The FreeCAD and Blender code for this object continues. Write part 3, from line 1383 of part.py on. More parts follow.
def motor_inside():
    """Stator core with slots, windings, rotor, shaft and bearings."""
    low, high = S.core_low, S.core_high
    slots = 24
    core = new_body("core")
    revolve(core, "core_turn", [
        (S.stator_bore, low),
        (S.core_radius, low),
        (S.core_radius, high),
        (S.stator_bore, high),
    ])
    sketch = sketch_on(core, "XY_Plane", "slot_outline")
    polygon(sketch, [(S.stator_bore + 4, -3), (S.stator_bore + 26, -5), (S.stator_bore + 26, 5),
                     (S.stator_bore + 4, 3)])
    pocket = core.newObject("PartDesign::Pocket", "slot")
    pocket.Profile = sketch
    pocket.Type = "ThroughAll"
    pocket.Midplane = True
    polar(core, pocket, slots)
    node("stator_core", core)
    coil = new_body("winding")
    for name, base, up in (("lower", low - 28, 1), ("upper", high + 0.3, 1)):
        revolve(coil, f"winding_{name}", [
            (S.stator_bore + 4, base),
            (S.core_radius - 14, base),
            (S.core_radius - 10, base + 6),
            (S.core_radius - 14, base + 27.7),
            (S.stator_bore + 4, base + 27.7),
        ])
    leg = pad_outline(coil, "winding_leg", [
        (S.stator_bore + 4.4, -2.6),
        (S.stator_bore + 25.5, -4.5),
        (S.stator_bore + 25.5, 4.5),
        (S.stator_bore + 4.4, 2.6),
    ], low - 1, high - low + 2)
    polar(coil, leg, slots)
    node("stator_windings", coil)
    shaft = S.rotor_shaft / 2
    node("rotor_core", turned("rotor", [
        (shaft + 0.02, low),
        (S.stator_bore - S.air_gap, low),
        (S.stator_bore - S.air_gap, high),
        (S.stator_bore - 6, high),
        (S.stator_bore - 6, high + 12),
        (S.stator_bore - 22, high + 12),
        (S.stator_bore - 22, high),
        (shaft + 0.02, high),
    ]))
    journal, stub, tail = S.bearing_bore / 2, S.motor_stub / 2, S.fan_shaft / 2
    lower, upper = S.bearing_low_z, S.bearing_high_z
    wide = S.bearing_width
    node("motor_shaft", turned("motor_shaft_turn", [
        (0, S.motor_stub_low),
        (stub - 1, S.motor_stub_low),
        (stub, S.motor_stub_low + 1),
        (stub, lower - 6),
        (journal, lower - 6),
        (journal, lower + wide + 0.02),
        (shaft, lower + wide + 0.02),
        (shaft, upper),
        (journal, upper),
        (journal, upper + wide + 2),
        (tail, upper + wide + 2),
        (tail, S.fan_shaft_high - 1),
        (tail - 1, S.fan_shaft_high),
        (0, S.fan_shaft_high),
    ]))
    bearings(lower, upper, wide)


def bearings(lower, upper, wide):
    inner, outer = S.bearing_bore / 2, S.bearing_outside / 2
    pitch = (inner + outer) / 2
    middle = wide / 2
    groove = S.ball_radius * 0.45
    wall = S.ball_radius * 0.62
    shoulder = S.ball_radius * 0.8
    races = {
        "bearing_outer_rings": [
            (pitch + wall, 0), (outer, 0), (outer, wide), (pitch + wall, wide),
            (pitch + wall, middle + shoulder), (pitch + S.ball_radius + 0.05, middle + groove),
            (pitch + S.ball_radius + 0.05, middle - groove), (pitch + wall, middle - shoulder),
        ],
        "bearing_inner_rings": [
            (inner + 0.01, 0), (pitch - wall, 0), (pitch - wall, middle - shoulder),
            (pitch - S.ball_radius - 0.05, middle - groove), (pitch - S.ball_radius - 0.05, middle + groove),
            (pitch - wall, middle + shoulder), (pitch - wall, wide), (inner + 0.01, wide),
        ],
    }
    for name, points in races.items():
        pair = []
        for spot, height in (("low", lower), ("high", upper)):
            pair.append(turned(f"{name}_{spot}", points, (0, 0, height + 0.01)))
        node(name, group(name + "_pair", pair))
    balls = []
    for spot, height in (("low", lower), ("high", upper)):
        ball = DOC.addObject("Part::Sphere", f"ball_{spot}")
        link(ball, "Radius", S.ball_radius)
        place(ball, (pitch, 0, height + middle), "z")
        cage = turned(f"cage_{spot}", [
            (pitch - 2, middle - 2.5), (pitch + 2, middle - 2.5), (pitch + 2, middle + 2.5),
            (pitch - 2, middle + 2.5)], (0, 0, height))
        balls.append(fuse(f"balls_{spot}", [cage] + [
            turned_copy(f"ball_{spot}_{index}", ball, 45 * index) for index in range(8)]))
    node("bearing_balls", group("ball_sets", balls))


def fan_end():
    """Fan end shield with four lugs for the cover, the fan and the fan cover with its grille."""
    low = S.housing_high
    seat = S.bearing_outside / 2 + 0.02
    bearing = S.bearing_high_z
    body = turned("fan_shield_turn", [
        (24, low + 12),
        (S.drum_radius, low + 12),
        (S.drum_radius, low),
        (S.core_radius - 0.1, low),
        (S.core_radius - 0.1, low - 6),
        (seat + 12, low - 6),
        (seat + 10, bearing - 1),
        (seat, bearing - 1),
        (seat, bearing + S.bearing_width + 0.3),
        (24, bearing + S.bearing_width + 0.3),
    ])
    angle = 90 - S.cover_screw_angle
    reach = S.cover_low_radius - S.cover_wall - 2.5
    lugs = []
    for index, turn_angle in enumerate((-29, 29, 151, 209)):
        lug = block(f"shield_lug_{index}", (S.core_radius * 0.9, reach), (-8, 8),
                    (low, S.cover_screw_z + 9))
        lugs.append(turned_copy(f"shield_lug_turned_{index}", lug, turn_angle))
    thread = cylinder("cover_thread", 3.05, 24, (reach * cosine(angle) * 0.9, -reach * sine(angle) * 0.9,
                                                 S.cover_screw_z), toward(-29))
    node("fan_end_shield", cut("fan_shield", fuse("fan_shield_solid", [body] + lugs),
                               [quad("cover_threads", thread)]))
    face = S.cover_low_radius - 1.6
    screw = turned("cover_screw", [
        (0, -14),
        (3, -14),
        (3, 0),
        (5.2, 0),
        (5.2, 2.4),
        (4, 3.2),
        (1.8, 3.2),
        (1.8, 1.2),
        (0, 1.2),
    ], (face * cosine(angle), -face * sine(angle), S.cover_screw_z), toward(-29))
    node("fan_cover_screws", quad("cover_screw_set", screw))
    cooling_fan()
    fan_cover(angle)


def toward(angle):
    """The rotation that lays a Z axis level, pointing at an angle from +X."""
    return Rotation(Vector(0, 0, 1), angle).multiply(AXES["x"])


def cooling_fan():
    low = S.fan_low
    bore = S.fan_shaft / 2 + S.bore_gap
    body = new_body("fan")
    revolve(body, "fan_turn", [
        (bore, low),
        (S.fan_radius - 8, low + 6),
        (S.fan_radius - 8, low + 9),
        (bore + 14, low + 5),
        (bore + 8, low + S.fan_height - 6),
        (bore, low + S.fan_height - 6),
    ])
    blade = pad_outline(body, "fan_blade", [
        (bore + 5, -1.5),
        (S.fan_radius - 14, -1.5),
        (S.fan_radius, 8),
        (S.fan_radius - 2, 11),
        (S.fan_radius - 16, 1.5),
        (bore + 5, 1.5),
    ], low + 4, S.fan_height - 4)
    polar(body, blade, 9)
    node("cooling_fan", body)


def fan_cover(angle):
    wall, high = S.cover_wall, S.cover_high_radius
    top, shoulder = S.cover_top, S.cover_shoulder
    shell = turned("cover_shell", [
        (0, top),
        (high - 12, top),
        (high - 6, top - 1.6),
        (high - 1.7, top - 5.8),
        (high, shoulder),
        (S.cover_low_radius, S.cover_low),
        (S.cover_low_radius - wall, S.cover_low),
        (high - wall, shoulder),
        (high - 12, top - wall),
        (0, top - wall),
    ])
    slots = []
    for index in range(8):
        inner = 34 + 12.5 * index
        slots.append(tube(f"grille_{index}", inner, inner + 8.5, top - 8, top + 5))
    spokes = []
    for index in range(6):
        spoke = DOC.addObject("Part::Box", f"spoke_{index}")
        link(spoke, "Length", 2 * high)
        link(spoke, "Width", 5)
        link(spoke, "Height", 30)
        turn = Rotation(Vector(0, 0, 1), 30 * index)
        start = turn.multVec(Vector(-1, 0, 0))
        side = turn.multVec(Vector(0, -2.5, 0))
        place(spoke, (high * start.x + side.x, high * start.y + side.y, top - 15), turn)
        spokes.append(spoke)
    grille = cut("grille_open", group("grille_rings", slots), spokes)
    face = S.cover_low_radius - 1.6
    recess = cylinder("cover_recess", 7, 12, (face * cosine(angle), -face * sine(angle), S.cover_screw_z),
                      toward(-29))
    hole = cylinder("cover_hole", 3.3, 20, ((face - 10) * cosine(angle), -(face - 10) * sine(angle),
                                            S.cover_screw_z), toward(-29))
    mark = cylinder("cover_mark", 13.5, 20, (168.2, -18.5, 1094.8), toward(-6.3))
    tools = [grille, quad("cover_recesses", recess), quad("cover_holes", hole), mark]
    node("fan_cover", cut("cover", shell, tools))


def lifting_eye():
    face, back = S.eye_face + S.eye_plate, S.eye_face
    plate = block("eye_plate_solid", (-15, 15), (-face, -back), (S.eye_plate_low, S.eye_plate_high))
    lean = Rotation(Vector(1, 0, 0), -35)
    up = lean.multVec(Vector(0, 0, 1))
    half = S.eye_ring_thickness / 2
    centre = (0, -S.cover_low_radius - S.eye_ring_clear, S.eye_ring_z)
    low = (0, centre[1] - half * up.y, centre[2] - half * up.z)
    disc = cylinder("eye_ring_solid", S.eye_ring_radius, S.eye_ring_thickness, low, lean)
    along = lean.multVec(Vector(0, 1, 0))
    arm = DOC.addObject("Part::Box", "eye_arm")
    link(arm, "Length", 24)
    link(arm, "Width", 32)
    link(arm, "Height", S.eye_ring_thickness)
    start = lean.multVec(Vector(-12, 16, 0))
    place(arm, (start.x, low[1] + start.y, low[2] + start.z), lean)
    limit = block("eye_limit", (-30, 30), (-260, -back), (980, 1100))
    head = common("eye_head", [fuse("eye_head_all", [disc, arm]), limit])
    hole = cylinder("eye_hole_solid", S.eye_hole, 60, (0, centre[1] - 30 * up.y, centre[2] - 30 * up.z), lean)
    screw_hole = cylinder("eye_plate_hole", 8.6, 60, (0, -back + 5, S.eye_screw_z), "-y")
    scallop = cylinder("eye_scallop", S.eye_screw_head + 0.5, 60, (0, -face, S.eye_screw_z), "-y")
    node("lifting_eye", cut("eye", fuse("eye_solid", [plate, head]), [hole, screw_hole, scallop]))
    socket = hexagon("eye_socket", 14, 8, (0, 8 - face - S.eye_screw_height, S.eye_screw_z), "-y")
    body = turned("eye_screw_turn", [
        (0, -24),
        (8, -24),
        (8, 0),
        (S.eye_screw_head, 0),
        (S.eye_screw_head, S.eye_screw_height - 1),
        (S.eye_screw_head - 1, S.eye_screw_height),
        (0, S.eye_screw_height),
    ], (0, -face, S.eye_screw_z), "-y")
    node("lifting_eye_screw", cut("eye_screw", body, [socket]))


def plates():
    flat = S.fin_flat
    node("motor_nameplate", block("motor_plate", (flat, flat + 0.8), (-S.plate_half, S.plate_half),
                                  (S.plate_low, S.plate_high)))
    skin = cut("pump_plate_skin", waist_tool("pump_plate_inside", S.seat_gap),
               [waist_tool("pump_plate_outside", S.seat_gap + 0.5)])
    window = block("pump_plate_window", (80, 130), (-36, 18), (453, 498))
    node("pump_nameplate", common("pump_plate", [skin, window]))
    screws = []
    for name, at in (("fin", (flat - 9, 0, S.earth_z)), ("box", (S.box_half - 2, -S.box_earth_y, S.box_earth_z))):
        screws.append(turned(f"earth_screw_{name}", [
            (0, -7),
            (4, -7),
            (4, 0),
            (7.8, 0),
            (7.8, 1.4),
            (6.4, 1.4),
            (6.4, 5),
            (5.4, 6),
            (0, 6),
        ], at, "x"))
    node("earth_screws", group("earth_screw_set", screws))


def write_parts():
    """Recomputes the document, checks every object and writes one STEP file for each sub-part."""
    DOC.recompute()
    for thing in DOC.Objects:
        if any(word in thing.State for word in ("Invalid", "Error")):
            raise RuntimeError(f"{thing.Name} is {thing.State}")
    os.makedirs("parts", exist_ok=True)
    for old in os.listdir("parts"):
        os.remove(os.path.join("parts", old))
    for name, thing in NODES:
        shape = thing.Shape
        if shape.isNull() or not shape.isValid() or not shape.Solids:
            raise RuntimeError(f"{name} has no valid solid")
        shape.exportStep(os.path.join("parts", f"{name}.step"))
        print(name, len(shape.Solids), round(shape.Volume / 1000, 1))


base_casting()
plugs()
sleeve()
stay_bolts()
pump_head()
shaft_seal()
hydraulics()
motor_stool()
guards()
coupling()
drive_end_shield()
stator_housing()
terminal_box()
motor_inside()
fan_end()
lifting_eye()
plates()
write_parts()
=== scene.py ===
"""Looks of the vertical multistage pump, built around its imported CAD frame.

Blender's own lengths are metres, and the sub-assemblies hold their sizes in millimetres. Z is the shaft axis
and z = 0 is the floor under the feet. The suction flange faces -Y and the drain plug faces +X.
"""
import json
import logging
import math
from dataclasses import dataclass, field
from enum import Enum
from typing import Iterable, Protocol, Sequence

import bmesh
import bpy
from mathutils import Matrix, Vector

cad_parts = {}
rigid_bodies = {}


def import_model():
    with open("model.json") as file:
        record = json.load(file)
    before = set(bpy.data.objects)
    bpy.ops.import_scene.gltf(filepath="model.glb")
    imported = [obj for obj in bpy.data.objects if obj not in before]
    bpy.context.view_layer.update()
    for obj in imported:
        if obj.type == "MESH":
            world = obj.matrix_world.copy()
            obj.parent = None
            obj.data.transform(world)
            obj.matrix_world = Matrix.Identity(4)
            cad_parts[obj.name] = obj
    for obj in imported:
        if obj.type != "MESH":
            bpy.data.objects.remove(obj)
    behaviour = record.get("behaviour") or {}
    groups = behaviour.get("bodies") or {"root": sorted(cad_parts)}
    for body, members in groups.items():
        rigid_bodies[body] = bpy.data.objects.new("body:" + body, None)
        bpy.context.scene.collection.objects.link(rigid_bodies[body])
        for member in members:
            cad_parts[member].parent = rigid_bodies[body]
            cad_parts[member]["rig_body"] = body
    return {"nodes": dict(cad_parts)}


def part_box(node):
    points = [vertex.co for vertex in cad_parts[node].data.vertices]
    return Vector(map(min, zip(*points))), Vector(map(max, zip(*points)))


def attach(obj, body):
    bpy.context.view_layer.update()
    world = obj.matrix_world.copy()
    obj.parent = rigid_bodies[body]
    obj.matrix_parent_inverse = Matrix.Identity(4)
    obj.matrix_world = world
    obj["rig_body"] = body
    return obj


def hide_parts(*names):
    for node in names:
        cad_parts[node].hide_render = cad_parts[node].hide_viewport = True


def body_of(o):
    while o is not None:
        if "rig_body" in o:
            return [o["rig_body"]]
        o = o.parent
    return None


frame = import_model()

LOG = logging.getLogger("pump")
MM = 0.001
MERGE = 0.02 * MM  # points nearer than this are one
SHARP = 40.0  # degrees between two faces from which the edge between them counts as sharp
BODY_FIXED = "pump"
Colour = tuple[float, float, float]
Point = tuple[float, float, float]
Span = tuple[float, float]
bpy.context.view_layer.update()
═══
| Request |
From the listing above, output exactly the run of lines that starts with the line containing "base_casting()" and ends with the line containing "imported = [obj".

| The completed task |
base_casting()
plugs()
sleeve()
stay_bolts()
pump_head()
shaft_seal()
hydraulics()
motor_stool()
guards()
coupling()
drive_end_shield()
stator_housing()
terminal_box()
motor_inside()
fan_end()
lifting_eye()
plates()
write_parts()
=== scene.py ===
"""Looks of the vertical multistage pump, built around its imported CAD frame.

Blender's own lengths are metres, and the sub-assemblies hold their sizes in millimetres. Z is the shaft axis
and z = 0 is the floor under the feet. The suction flange faces -Y and the drain plug faces +X.
"""
import json
import logging
import math
from dataclasses import dataclass, field
from enum import Enum
from typing import Iterable, Protocol, Sequence

import bmesh
import bpy
from mathutils import Matrix, Vector

cad_parts = {}
rigid_bodies = {}


def import_model():
    with open("model.json") as file:
        record = json.load(file)
    before = set(bpy.data.objects)
    bpy.ops.import_scene.gltf(filepath="model.glb")
    imported = [obj for obj in bpy.data.objects if obj not in before]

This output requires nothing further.